– Вот поэтому я сначала и сказал про праздник.

– Ха, – произносит мать. Она из тех людей, которые, вместо того чтобы смеяться, говорят “ха”, словно персонажи комикса.

– Если ты в состоянии хитрить, значит, в силах прийти на ужин.

Такова логика моей матушки.

– Не думаю.

Она вздыхает, и по тому, как она это делает, я представляю себе висящее над ее головой плохо пропечатавшееся слово “вздох” в пузыре, как в комиксах.

– Дуг, – произносит она. – Ты не можешь скорбеть вечно.

– Кто знает. Может, у меня и получится.

– Ох, Дуг. Прошел уже год. Тебе не кажется, что пора бы перестать?

– Ты права, мам. Прошел всего лишь год.

– Но ты совсем не выходишь из дома.

– Мне здесь нравится.

Людям вроде моей матери не объяснишь, что такое жалость к себе. Это либо есть, либо нет. У всех по-разному. Мать, например, пьет таблетки, такие маленькие желтенькие пилюльки, она перекладывает их в облезлый пузырек из-под эдвила[5] и всегда носит его с собой в сумке. Я не знаю, что это за таблетки, а мать ни за что не признается, потому что для нее лечение сродни инцесту – семейная тайна за семью печатями, которую нужно хранить любой ценой, чтобы не узнали соседи. Клэр прозвала эти пилюли “вилами”, потому что слог “эд” от частого употребления давным-давно стерся с этикетки. Бывало, мы с Клэр таскали “вилы” из маминой сумочки и запивали их вином, чтобы словить кайф. Если мать когда и замечала, что таблетки кончились, она никогда ничего не говорила. Отец сам выписывал рецепты (тогда он еще мог это делать), и у матери был неограниченный запас пилюль.

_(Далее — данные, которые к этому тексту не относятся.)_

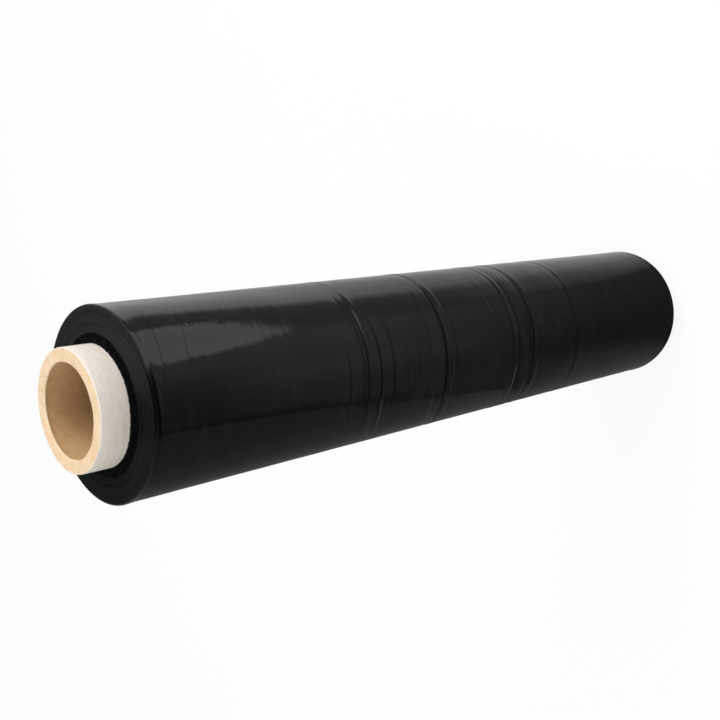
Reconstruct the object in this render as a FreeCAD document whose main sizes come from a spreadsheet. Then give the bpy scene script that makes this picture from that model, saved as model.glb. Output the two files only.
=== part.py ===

– С тобой невозможно разговаривать, когда ты так себя ведешь, – заявляет мать.

– И все-таки ты разговариваешь.

– Ты меня поймал. Что ж, суди меня.

– Согласен на запрет в судебном порядке.

– Ха-ха. На земле нет власти выше материнской любви.

– Как там папа?

– Слава богу, на редкость хорошо.

– Ну и прекрасно.

– Как поживает Расселл?

– У него все нормально. Я его не видел несколько дней.

Ни разу с тех пор, как копы привели его ко мне под кайфом, в крови и злого как черт.

– Бедный мальчик. Если хочешь, возьми его с собой.

– Взять его с собой куда?

– На ужин. О чем мы, по-твоему, говорим?

– Я думал, мы забыли об этом.

– Это тебе давно пора кое о чем забыть.

– Ага. Вот так возьму и прямо сейчас обо всем позабуду. Пока, мам.

– Если ты не придешь, Дебби очень огорчится.

– Ну, я думаю, Дебби это как-нибудь переживет.

У матери хватает ума не трогать эту тему.

– Просто обещай мне, что подумаешь.

– Это было бы ложью.

– И с каких это пор ты разучился врать своей матери?

Я вздыхаю.

– Я подумаю.

– Это все, о чем я прошу, – врет она в ответ.

Мать еще что-то говорит, но я ее уже не слышу: я только что запустил своим мобильным в Харви, который наконец-то выскочил из-под огромного тенистого ясеня. Я промахиваюсь, и вместо кролика попадаю в дерево; от удара телефон рассыпается на мелкие кусочки, и обломки разлетаются по лужайке. Кролик смотрит на меня так, словно я последняя сволочь. А мать, наверное, до сих пор говорит, хотя ее никто не слышит.

Глава 3

Мать была против моей женитьбы на Хейли. А еще, когда мне было пять лет, она говорила, что через сиденье унитаза в общественном туалете можно заразиться неизлечимой венерической болезнью, что от выхлопа проезжающих мимо автобусов у меня почернеют легкие, если я не буду задерживать дыхание, что котлеты для гамбургеров делают из крысиного мяса. Поэтому к двадцати шести годам (именно столько мне было, когда я объявил матери, что женюсь на Хейли) я не очень-то доверял ее советам. – Безусловно, ты не можешь на ней жениться, – заявила мать за ужином. Ее тонкие брови выгнулись под тяжестью убеждения.